Thought flipping is a simple cognitive behavioral technique that helps kids notice the thought behind the feeling and gently shift how they relate to it. The goal is not to make the feeling disappear, but to make it more manageable.
Children tend to take their thoughts very literally. When a thought appears, it often feels completely true and permanent.
Thoughts like:
“They do not like me”
“I ruined everything”
“This is unbearable”
These thoughts create emotional certainty. The brain reacts as if the story is a fact, which intensifies anxiety, frustration, or shutdown.
Thought flipping helps kids learn an important skill. Thoughts are experiences, not commands. They can be noticed, questioned, and reshaped.
Thought flipping is often misunderstood as positive thinking. That is not what this tool is meant to do.
Thought flipping is:
Noticing the thought that is driving the feeling
Reducing how absolute or permanent the thought feels
Offering an alternative way to look at the situation
Thought flipping is not:
Telling kids they should not feel upset
Arguing with their experience
Forcing optimistic or cheerful thoughts
Kids do not need their feelings corrected. They need help loosening the story that is making the feeling feel overwhelming.
The most effective thought flips do not jump to the opposite idea.

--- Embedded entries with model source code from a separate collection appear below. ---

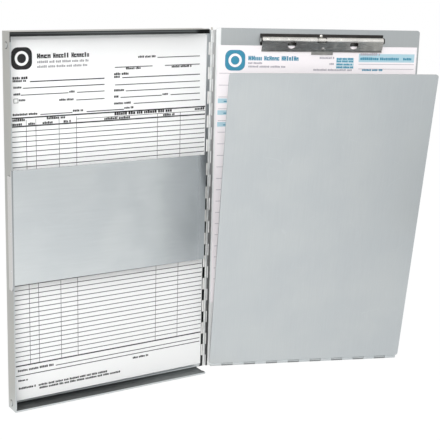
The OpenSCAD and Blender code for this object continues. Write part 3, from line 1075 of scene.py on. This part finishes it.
def plain_seal(name, at, line, side, finish, place, lift, home):
    """A printed tile with rounded corners and a bare ring round its middle."""
    half, corner = side / 2, 0.32 * side
    ring, dot = 0.33 * side, 0.21 * side
    mesh = bmesh.new()
    outer, inner, core = [], [], []
    for i in range(SEAL_STEPS):
        angle = 2 * math.pi * i / SEAL_STEPS
        right, up = math.cos(angle), math.sin(angle)
        low, high = 0.0, 2.0 * half
        for _ in range(SEAL_HALVINGS):
            middle = (low + high) / 2
            over_x = max(0.0, abs(middle * right) - (half - corner))
            over_z = max(0.0, abs(middle * up) - (half - corner))
            inside = math.hypot(over_x, over_z) < corner
            low, high = (middle, high) if inside else (low, middle)
        for row, radius in ((outer, low), (inner, ring), (core, dot)):
            spot = (at + radius * right, -lift / MM, line + radius * up)
            row.append(mesh.verts.new([c * MM for c in spot]))
    for i in range(SEAL_STEPS):
        j = (i + 1) % SEAL_STEPS
        mesh.faces.new((outer[i], outer[j], inner[j], inner[i]))
    mesh.faces.new(core)
    for face in mesh.faces:
        face.normal_update()
        if face.normal.y > 0:
            face.normal_flip()
    made = bpy.data.meshes.new(name)
    mesh.to_mesh(made)
    mesh.free()
    made.transform(place)
    made.materials.append(finish)
    return ridden(link(name, made), *home)


# Weights of the rules, in mm.
HEAVY = 1.3
FIRST_FIELD = 1.1
FIELD = 0.95
FOOT_RULE = 0.85
THIN = 0.84
ROW = 0.74
FINE = 0.52
COLUMN = 0.45

# From one row to the next on the clipped form, in mm: of its rules and of its tinted fields.
RULE_PITCH, TINT_PITCH = 12.4, 15.8


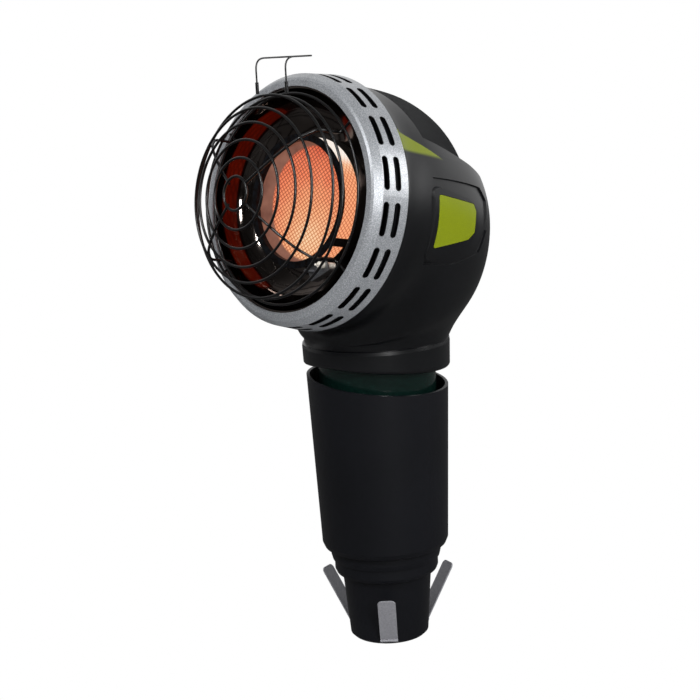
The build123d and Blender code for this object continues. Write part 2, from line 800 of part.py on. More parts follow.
knob_back = back_flat_y + knob_push + seat_gap
knob_front = back_flat_y + knob_push + knob_height
knob = along_y(knob_radius, knob_back, knob_back + knob_skirt, knob_z)
knob += along_y(knob_radius - 2.5, knob_back + knob_skirt, knob_front, knob_z)
knob += Pos(0, knob_front, knob_z) * Box(
    grip_bar, knob_height - knob_skirt, 2 * knob_radius - 4, align=(Align.CENTER, Align.MAX, Align.CENTER))
for k in range(knob_flutes):
    around = Pos(0, 0, knob_z) * Rot(0, 360 / knob_flutes * (k + 0.5), 0) * Pos(0, 0, knob_radius - 1.5)
    knob -= around * along_y(2.0, knob_back + knob_skirt, knob_front + 1, 0)
knob -= along_y(stem_radius, back_flat_y, back_flat_y + knob_seat, knob_z)

elbow = head_point(0, head_y / cos(tilt))
plenum_mouth = head_point(0, -burner_back + 3)
mixer_low = Vector(0, 0, orifice_z + orifice_height + seat_gap)
mixer_path = FilletPolyline(mixer_low, elbow, plenum_mouth, radius=16)
mixer_start = Plane(origin=mixer_path @ 0, z_dir=mixer_path % 0)
mixer_tube = sweep(mixer_start * Circle(mixer_radius - running_gap), path=mixer_path) - sweep(
    mixer_start * Circle(mixer_radius - mixer_wall), path=mixer_path)

button_foot = button_y - button_stem_length
button = along_y(button_radius, button_y + button_travel + seat_gap, button_face, button_z)
button += along_y(button_stem_radius, button_foot, button_y + button_travel + 1, button_z)
igniter_back = button_y - wall - seat_gap
igniter = along_y(igniter_radius, igniter_front, igniter_back, button_z)
button_bore = button_stem_radius + running_gap
igniter -= along_y(button_bore, button_foot - button_travel - 1, igniter_back + 1, button_z)
save_heater(regulator, "regulator")
save_heater(inlet_seal, "inlet_seal")
save_heater(mount_bracket, "mount_bracket")
save_heater(valve_body, "control_valve")
save_heater(valve_stem, "valve_stem")
save_heater(knob, "control_knob")
save_heater(gas_orifice, "gas_orifice")
save_heater(mixer_tube, "mixer_tube")
save_heater(button, "igniter_button")
save_heater(igniter, "igniter_body")
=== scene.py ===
import json
import math

import bpy
import numpy as np
from mathutils import Matrix, Vector


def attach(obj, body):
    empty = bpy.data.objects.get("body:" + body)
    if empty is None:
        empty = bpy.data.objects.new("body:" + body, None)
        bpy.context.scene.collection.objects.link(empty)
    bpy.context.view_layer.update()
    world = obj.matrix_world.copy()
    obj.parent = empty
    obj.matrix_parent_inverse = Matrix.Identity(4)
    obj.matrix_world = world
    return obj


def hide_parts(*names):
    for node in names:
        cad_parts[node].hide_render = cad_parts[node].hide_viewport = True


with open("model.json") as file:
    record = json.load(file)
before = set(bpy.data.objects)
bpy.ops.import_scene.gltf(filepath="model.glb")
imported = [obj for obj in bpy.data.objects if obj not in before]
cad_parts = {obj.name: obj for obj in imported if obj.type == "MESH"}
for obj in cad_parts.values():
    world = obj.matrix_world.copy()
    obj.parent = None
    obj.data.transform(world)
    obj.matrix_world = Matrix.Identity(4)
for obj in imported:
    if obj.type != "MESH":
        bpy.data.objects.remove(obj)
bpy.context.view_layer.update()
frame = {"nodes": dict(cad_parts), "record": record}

nodes = frame["nodes"]
scene = bpy.context.scene
print("frame loaded:", len(nodes), "nodes")


def linearColour(hexColour):
    # sRGB hex to linear light: c/12.92 below 0.04045, else ((c + 0.055)/1.055)^2.4
    parts = [int(hexColour[i:i + 2], 16) / 255 for i in (1, 3, 5)]
    return tuple(c / 12.92 if c <= 0.04045 else ((c + 0.055) / 1.055) ** 2.4 for c in parts) + (1.0,)


def addNode(tree, kind, settings=None, inputs=None, links=None):
    # one shader node: settings are its own properties, inputs fixed socket values, links (node, output) pairs
    node = tree.nodes.new(kind)
    for name, value in (settings or {}).items():
        setattr(node, name, value)
    for name, value in (inputs or {}).items():
        node.inputs[name].default_value = value
    for name, (source, output) in (links or {}).items():
        tree.links.new(source.outputs[output], node.inputs[name])
    return node


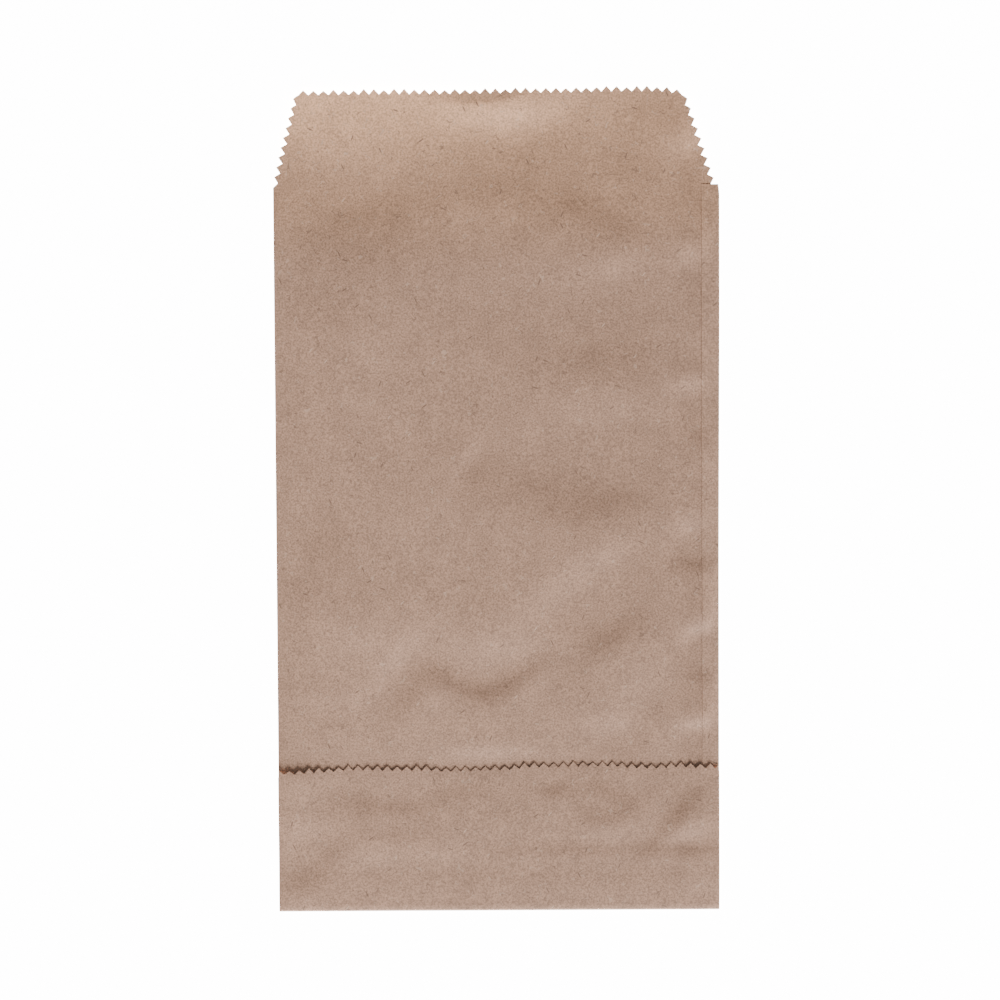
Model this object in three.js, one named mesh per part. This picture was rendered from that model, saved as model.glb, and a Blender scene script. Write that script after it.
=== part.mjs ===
// A flat kraft paper bag, lying on its back. One sheet is folded into a tube and glued along its
// right side. The bottom end is folded up over the front, and the toothed knife that cut the sheet
// left a tapered lip on the front panel. Millimetres: +X is the width, +Y runs from the bottom fold
// to the lip, and +Z points away from the front. The origin is under the middle of the bag.
import * as THREE from "three";

// The folded bag
const BAG_WIDTH = 130;
const MOUTH_HEIGHT = 213;
const FLAP_HEIGHT = 43.2;
const SEAM_WIDTH = 5;
const FRONT_EDGE_INSET = 1.7;

// The lip on the front panel, measured from the mouth and from the bag's two sides
const LIP_HEIGHT = 28;
const LIP_FOOT = 1.2;
const LIP_FOOT_INSET = 1.2;
const LIP_LEFT_INSET = 7.8;
const LIP_RIGHT_INSET = 11;

// The toothed edges
const TOOTH_PITCH = 2.95;
const TOOTH_DEPTH = 1.4;

// The paper, and the air left between its layers
const PAPER = 0.12;
const POCKET_GAP = 0.2;
const SEAM_GAP = 0.05;
const FLAP_GAP = 0.1;

// How the empty bag lies: the front panel stands off the back, the lip springs up from the mouth,
// and the flap's free edge is lifted, more on the left than on the right
const LOFT = 1.2;
const LOFT_RISE = 70;
const LIP_LIFT = 2;
const FLAP_LIFT_LEFT = 2.6;
const FLAP_LIFT_RIGHT = 0.9;

// How finely the sheet is divided
const TEETH_PER_COLUMN = 4;
const PANEL_ROWS = 9;
const FLAP_ROWS = 3;
const LIP_ROWS = 3;
const SIDE_FOLD_STEPS = 6;
const BOTTOM_FOLD_STEPS = 8;

// Heights of the middle of each layer before the bottom end is folded up
const BACK_Z = PAPER / 2;
const FRONT_Z = BACK_Z + PAPER + POCKET_GAP;
const SEAM_Z = FRONT_Z + PAPER + SEAM_GAP;

// The line about which the bottom end is folded up
const AXIS_Z = SEAM_Z + (PAPER + FLAP_GAP) / 2;
const AXIS_Y = AXIS_Z;

// The flat stretch of the panels between the two side folds
const RIGHT_RADIUS = (SEAM_Z - BACK_Z) / 2;
const LEFT_RADIUS = (FRONT_Z - BACK_Z) / 2;
const FLAT_RIGHT = BAG_WIDTH / 2 - RIGHT_RADIUS - PAPER / 2;
const FLAT_LEFT = LEFT_RADIUS + PAPER / 2 - BAG_WIDTH / 2;
const FRONT_EDGE = BAG_WIDTH / 2 - FRONT_EDGE_INSET;
const SEAM_EDGE = BAG_WIDTH / 2 - SEAM_WIDTH;

// The teeth across the panels, shared out among the columns
const TEETH = Math.round((FLAT_RIGHT - FLAT_LEFT) / TOOTH_PITCH);
const PITCH = (FLAT_RIGHT - FLAT_LEFT) / TEETH;
const COLUMNS = Math.max(2, Math.round(TEETH / TEETH_PER_COLUMN));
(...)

They soften certainty, add time, or widen perspective.
Here are some examples that tend to work well:
“They do not like me” becomes “I do not actually know what they are thinking.”
“I ruined everything” becomes “Something went wrong, not everything.”
“This will never get better” becomes “This feels bad right now.”
“This is unbearable” becomes “This feels intense, not dangerous.”
These shifts do not deny the emotion. They reduce how trapped the child feels inside it.
When a child can change how rigid a thought feels, their nervous system often settles. The feeling may still be present, but it becomes less overwhelming.
Thought flipping creates a pause. That pause gives kids a sense of control and space to think rather than react. Over time, kids begin to recognize these patterns themselves and apply the skill independently.
This is how emotional regulation grows. Not by eliminating feelings, but by building flexibility around them.
Parents do not need to use this technique perfectly or in every moment. Often the most helpful approach is curiosity.
You might say:
“What thought popped into your head just now?”
“Is there another way to look at this?”
“What makes this feel so intense?”
If a child resists, that is okay. The goal is to model flexibility, not to force a new thought.
Sometimes the best moment to practice is after the emotion has settled, not in the heat of the moment.
Thought flipping helps children develop cognitive flexibility, emotional resilience, and social confidence. These skills matter not just in childhood, but throughout life.
In a world where stress, comparison, and isolation are common, the ability to notice and reshape unhelpful thoughts is one of the most protective skills we can help kids build.
Big feelings are part of growing up. Thought flipping helps kids learn they are not stuck inside them.